--- Start of DATA IN THIS EXERCISE ---

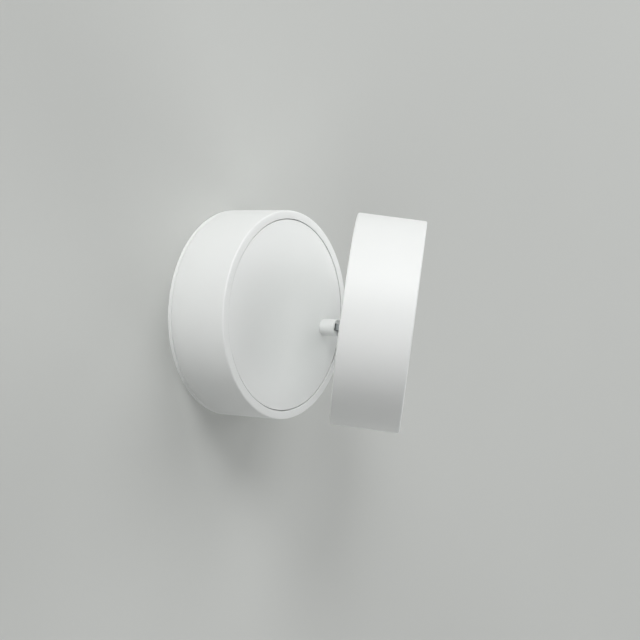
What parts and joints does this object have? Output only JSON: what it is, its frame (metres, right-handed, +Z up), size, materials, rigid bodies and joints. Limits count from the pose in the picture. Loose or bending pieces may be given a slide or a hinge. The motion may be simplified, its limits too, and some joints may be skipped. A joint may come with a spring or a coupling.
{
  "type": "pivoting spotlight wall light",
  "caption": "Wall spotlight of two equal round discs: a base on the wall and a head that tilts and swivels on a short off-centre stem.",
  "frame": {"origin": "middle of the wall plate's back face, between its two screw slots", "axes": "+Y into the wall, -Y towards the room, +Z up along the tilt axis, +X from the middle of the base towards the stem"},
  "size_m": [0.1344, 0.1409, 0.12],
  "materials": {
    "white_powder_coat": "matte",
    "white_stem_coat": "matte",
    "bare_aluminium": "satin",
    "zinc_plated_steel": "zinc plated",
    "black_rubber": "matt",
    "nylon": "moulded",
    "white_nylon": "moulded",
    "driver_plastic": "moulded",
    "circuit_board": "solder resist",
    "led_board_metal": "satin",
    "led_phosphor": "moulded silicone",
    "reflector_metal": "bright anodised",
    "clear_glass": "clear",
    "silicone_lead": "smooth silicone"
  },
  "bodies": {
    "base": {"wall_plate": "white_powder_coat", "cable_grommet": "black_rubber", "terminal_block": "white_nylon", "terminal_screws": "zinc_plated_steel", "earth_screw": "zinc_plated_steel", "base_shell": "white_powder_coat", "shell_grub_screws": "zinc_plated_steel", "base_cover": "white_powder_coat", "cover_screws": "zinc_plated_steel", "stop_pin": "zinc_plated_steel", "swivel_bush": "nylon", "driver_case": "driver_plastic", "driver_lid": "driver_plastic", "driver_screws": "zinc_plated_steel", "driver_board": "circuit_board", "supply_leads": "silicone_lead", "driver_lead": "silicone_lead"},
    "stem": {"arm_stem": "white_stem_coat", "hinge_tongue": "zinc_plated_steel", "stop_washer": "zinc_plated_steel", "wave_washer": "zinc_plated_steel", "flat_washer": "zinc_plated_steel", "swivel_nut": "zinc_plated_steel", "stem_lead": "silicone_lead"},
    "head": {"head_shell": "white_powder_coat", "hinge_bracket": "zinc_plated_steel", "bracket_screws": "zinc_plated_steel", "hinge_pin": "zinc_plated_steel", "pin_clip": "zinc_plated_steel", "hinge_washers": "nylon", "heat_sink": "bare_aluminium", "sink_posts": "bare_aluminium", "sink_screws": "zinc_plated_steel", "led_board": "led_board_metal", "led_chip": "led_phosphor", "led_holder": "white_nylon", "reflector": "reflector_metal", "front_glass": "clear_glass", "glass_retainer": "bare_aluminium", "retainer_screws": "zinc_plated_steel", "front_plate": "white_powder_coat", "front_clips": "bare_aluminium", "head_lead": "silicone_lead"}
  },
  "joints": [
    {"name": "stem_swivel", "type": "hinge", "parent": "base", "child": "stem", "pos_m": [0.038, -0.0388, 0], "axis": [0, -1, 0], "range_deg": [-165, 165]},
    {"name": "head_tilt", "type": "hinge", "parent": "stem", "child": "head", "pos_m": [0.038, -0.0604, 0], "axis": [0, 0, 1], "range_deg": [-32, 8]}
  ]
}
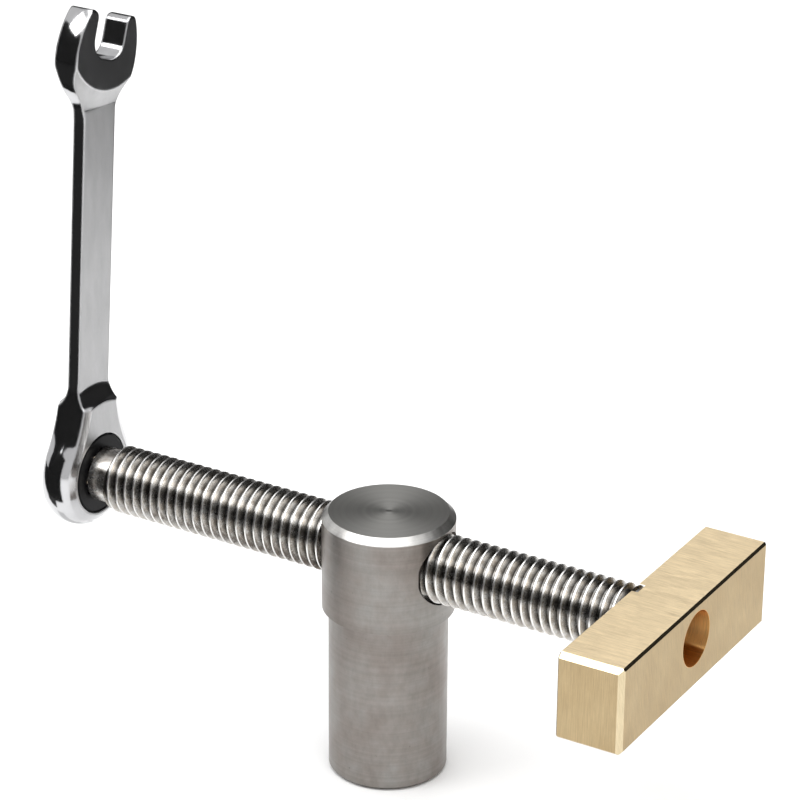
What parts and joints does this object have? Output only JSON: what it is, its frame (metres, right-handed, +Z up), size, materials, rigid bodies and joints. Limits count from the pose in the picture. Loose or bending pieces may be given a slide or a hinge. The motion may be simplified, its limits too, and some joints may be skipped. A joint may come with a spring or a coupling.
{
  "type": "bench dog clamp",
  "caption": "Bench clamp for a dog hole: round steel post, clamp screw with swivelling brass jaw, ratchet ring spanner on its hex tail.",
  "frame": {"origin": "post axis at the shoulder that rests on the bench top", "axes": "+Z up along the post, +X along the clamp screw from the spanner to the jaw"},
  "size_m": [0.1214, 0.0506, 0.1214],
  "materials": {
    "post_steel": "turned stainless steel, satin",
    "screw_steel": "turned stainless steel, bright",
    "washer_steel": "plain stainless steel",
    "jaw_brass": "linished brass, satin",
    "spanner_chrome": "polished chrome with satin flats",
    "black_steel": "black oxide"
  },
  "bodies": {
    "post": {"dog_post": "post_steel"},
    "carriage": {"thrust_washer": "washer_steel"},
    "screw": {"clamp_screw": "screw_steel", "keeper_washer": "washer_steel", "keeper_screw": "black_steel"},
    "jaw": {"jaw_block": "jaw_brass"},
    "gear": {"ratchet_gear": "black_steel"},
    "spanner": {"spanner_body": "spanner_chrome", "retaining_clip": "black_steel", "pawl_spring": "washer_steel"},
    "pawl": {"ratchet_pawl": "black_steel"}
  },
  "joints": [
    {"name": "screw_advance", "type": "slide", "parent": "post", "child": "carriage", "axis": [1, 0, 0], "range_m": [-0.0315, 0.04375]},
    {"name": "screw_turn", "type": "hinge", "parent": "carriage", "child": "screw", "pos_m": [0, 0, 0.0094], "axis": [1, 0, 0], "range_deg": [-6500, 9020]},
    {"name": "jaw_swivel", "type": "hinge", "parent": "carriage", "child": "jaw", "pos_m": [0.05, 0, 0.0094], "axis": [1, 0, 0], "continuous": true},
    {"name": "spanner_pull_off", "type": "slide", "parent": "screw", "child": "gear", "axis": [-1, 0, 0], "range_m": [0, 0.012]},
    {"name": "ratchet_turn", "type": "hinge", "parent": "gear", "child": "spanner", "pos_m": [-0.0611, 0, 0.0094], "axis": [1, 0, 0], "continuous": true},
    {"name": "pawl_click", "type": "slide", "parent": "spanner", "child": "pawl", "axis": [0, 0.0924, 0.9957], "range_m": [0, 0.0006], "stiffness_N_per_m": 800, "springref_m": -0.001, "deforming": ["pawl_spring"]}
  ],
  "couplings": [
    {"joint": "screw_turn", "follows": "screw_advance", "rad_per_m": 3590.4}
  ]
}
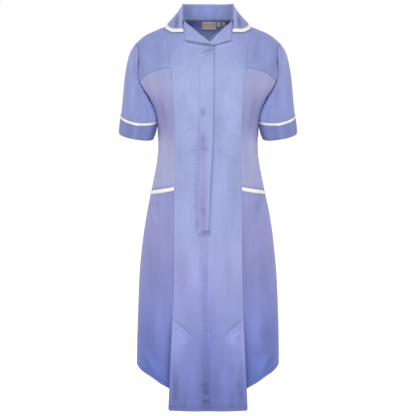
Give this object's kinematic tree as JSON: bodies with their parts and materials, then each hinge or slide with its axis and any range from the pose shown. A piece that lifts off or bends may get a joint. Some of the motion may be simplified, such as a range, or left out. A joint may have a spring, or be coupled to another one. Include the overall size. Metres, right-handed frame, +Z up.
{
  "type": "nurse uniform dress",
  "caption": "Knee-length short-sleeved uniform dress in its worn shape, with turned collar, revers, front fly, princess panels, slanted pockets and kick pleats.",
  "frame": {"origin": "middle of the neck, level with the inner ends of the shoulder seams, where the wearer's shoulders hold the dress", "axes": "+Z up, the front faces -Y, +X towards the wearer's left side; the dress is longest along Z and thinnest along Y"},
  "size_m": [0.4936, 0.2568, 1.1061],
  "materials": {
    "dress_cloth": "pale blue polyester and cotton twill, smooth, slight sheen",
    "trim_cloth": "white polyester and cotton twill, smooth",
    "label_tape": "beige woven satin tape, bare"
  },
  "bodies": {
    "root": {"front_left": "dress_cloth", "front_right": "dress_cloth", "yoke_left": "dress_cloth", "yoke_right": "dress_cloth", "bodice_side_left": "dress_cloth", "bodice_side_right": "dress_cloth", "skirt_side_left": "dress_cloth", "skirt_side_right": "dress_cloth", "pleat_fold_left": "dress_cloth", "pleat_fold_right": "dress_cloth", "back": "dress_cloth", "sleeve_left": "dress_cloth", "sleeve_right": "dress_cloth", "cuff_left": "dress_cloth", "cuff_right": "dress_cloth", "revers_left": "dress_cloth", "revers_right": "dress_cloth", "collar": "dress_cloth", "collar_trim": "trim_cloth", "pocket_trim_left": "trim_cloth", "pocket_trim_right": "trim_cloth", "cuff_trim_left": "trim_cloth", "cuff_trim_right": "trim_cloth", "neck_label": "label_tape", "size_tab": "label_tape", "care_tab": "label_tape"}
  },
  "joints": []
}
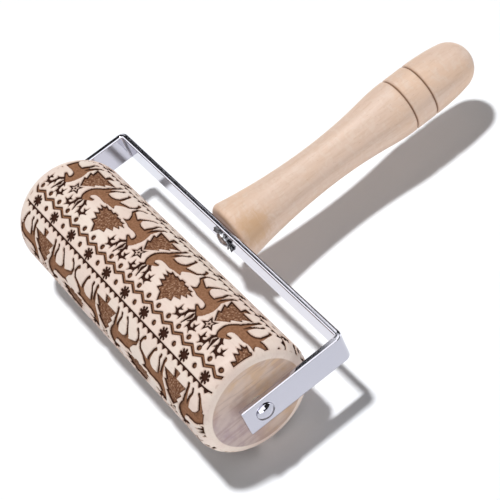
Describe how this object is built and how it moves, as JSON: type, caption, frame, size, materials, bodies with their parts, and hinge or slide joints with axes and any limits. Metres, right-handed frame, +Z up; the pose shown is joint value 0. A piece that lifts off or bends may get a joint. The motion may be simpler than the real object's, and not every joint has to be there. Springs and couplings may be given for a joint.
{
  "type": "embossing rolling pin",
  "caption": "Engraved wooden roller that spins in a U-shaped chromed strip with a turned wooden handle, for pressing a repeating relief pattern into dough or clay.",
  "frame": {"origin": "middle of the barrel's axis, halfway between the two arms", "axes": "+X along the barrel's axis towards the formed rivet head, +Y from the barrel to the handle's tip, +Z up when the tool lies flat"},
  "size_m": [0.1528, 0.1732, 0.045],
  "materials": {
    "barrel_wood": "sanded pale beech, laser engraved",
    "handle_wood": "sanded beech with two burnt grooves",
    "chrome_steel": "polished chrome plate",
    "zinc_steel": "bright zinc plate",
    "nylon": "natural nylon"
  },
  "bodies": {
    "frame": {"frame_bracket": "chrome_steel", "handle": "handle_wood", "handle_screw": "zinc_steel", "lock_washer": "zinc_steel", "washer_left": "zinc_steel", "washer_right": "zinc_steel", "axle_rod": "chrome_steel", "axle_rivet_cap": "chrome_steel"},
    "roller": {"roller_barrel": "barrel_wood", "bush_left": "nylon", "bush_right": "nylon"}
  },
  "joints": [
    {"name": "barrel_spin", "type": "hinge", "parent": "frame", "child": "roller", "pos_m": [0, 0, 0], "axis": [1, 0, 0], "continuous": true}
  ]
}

--- End of DATA IN THIS EXERCISE ---

> [WORK TO COMPLETE]: Return the line that contains "Describe how this" and all lines after it, verbatim, and nothing else.

> [FULL OUTPUT]:
Describe how this object is built and how it moves, as JSON: type, caption, frame, size, materials, bodies with their parts, and hinge or slide joints with axes and any limits. Metres, right-handed frame, +Z up; the pose shown is joint value 0. A piece that lifts off or bends may get a joint. The motion may be simpler than the real object's, and not every joint has to be there. Springs and couplings may be given for a joint.
{
  "type": "embossing rolling pin",
  "caption": "Engraved wooden roller that spins in a U-shaped chromed strip with a turned wooden handle, for pressing a repeating relief pattern into dough or clay.",
  "frame": {"origin": "middle of the barrel's axis, halfway between the two arms", "axes": "+X along the barrel's axis towards the formed rivet head, +Y from the barrel to the handle's tip, +Z up when the tool lies flat"},
  "size_m": [0.1528, 0.1732, 0.045],
  "materials": {
    "barrel_wood": "sanded pale beech, laser engraved",
    "handle_wood": "sanded beech with two burnt grooves",
    "chrome_steel": "polished chrome plate",
    "zinc_steel": "bright zinc plate",
    "nylon": "natural nylon"
  },
  "bodies": {
    "frame": {"frame_bracket": "chrome_steel", "handle": "handle_wood", "handle_screw": "zinc_steel", "lock_washer": "zinc_steel", "washer_left": "zinc_steel", "washer_right": "zinc_steel", "axle_rod": "chrome_steel", "axle_rivet_cap": "chrome_steel"},
    "roller": {"roller_barrel": "barrel_wood", "bush_left": "nylon", "bush_right": "nylon"}
  },
  "joints": [
    {"name": "barrel_spin", "type": "hinge", "parent": "frame", "child": "roller", "pos_m": [0, 0, 0], "axis": [1, 0, 0], "continuous": true}
  ]
}